# Objective
Repeat exactly the stretch of lines from the line containing "sliding = [platform, guard]" through the line containing "if empty is", both included, and nothing else.

# Dataset excerpt

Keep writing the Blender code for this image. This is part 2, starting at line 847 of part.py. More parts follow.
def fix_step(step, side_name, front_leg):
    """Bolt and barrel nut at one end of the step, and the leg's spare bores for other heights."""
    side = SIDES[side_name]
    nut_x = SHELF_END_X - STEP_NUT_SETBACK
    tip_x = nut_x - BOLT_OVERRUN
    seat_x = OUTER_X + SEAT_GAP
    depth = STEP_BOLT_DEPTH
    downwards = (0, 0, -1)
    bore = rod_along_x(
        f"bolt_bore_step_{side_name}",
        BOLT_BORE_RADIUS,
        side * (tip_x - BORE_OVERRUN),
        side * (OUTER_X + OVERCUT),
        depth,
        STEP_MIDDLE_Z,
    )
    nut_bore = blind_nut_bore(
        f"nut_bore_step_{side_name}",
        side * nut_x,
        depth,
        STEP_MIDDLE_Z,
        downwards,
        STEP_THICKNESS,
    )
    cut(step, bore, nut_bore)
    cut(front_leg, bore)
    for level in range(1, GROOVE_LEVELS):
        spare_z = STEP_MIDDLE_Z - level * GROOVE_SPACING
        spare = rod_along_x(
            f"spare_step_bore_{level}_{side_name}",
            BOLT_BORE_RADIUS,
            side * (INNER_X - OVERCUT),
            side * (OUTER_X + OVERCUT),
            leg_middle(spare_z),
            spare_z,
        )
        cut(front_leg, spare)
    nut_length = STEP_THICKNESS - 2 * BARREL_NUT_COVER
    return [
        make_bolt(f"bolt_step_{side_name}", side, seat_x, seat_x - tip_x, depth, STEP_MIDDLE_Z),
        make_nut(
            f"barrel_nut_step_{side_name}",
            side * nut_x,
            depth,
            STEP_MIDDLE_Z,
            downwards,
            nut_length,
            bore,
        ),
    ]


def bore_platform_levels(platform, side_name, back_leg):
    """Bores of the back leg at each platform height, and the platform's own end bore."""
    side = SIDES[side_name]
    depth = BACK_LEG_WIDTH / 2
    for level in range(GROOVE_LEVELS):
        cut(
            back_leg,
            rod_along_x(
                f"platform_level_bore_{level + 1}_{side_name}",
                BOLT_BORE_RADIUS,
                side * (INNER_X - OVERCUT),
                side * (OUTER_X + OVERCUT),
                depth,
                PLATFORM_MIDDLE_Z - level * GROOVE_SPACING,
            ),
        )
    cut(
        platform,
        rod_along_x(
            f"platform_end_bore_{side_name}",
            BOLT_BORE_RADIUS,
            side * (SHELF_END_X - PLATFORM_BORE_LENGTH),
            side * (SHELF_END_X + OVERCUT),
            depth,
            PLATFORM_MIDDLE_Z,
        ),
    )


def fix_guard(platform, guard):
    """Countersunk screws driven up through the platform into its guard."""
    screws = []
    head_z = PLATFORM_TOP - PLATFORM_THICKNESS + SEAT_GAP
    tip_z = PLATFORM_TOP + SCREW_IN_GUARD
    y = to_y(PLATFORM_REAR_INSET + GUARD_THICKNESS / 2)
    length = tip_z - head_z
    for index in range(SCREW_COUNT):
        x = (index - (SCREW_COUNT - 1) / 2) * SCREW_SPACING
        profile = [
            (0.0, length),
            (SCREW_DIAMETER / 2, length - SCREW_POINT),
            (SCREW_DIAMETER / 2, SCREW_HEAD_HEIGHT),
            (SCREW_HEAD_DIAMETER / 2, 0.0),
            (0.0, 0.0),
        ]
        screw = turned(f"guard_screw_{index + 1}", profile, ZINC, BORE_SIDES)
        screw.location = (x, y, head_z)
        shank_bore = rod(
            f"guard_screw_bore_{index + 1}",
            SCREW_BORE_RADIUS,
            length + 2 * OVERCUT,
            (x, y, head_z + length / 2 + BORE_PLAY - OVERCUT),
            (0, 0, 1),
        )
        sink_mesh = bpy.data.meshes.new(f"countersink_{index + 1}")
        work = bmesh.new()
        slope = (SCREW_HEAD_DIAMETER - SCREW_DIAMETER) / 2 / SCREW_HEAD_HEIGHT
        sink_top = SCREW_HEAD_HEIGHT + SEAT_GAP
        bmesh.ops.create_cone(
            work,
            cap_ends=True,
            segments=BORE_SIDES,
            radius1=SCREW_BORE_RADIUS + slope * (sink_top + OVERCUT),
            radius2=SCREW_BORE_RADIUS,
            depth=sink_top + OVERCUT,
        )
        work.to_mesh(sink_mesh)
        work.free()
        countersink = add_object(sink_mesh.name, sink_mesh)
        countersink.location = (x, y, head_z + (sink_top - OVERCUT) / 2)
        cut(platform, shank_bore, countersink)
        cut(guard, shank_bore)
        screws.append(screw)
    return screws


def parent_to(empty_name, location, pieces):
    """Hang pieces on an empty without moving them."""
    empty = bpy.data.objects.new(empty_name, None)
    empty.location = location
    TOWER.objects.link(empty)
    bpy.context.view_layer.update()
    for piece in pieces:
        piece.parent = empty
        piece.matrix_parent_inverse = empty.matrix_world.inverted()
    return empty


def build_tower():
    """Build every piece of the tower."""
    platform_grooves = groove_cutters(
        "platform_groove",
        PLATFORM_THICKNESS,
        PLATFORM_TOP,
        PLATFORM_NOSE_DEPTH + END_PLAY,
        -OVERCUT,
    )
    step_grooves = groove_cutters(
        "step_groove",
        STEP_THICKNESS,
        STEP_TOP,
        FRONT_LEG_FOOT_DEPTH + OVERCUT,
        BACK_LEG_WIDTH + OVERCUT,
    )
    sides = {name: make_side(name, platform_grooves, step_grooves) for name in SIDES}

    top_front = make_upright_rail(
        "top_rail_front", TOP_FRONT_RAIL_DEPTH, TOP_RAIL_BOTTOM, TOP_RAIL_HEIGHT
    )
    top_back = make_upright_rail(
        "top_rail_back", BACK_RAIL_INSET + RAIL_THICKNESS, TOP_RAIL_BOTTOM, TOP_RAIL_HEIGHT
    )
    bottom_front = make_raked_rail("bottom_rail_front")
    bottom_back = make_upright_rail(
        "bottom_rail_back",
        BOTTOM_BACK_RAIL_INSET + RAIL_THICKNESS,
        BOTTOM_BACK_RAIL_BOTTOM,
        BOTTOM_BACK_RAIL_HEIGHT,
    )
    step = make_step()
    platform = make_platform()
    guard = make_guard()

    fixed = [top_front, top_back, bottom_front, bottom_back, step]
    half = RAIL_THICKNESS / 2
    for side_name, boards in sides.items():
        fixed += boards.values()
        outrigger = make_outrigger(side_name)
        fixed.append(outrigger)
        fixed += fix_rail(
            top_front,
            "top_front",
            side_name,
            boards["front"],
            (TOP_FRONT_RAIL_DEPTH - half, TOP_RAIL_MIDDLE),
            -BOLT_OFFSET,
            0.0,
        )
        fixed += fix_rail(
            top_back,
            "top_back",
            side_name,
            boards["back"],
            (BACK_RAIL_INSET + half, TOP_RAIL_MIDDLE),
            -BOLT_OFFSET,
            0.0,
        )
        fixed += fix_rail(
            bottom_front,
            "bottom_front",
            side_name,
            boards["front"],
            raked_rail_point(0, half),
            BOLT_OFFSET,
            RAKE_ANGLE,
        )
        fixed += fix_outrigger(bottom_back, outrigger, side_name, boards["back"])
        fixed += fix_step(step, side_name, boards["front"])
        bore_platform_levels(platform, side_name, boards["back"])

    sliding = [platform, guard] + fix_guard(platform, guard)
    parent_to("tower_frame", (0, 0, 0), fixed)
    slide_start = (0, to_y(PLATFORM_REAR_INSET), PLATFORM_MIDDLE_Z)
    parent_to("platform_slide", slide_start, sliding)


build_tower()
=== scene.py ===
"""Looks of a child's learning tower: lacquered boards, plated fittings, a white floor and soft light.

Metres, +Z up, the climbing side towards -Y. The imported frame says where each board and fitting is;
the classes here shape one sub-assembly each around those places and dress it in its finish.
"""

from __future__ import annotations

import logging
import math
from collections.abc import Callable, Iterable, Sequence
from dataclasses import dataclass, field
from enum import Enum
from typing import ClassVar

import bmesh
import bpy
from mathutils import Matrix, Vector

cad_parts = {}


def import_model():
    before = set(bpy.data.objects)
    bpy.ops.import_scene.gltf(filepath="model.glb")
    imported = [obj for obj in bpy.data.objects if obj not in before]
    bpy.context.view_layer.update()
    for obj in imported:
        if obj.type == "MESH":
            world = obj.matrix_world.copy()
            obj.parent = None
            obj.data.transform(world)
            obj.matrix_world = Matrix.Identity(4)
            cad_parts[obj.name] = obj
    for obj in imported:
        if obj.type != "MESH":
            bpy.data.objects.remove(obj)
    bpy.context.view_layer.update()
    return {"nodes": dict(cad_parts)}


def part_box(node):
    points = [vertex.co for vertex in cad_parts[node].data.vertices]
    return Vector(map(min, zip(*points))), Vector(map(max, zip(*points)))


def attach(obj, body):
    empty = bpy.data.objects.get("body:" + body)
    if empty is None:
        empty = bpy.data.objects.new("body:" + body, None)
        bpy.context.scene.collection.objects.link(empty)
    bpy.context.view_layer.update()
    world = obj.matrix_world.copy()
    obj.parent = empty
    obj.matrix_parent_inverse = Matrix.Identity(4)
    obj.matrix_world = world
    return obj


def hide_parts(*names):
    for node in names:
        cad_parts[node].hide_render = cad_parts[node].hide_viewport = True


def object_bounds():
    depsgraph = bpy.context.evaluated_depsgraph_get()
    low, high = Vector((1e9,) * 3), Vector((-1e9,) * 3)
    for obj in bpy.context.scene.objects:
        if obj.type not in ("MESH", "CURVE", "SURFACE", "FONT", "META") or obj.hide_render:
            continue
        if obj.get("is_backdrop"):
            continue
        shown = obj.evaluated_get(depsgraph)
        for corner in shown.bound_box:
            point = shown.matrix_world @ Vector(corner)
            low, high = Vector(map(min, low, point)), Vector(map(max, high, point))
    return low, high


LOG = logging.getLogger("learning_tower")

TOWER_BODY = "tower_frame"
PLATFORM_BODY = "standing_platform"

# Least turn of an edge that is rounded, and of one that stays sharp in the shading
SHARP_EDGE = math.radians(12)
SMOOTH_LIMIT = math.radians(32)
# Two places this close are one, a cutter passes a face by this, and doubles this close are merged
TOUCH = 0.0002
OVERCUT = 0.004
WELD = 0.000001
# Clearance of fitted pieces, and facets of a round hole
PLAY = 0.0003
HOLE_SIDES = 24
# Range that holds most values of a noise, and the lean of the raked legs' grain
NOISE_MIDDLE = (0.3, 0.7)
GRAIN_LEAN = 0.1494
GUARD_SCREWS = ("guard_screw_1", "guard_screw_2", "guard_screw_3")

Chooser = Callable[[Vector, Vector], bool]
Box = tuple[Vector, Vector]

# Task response
    sliding = [platform, guard] + fix_guard(platform, guard)
    parent_to("tower_frame", (0, 0, 0), fixed)
    slide_start = (0, to_y(PLATFORM_REAR_INSET), PLATFORM_MIDDLE_Z)
    parent_to("platform_slide", slide_start, sliding)


build_tower()
=== scene.py ===
"""Looks of a child's learning tower: lacquered boards, plated fittings, a white floor and soft light.

Metres, +Z up, the climbing side towards -Y. The imported frame says where each board and fitting is;
the classes here shape one sub-assembly each around those places and dress it in its finish.
"""

from __future__ import annotations

import logging
import math
from collections.abc import Callable, Iterable, Sequence
from dataclasses import dataclass, field
from enum import Enum
from typing import ClassVar

import bmesh
import bpy
from mathutils import Matrix, Vector

cad_parts = {}


def import_model():
    before = set(bpy.data.objects)
    bpy.ops.import_scene.gltf(filepath="model.glb")
    imported = [obj for obj in bpy.data.objects if obj not in before]
    bpy.context.view_layer.update()
    for obj in imported:
        if obj.type == "MESH":
            world = obj.matrix_world.copy()
            obj.parent = None
            obj.data.transform(world)
            obj.matrix_world = Matrix.Identity(4)
            cad_parts[obj.name] = obj
    for obj in imported:
        if obj.type != "MESH":
            bpy.data.objects.remove(obj)
    bpy.context.view_layer.update()
    return {"nodes": dict(cad_parts)}


def part_box(node):
    points = [vertex.co for vertex in cad_parts[node].data.vertices]
    return Vector(map(min, zip(*points))), Vector(map(max, zip(*points)))


def attach(obj, body):
    empty = bpy.data.objects.get("body:" + body)
    if empty is None:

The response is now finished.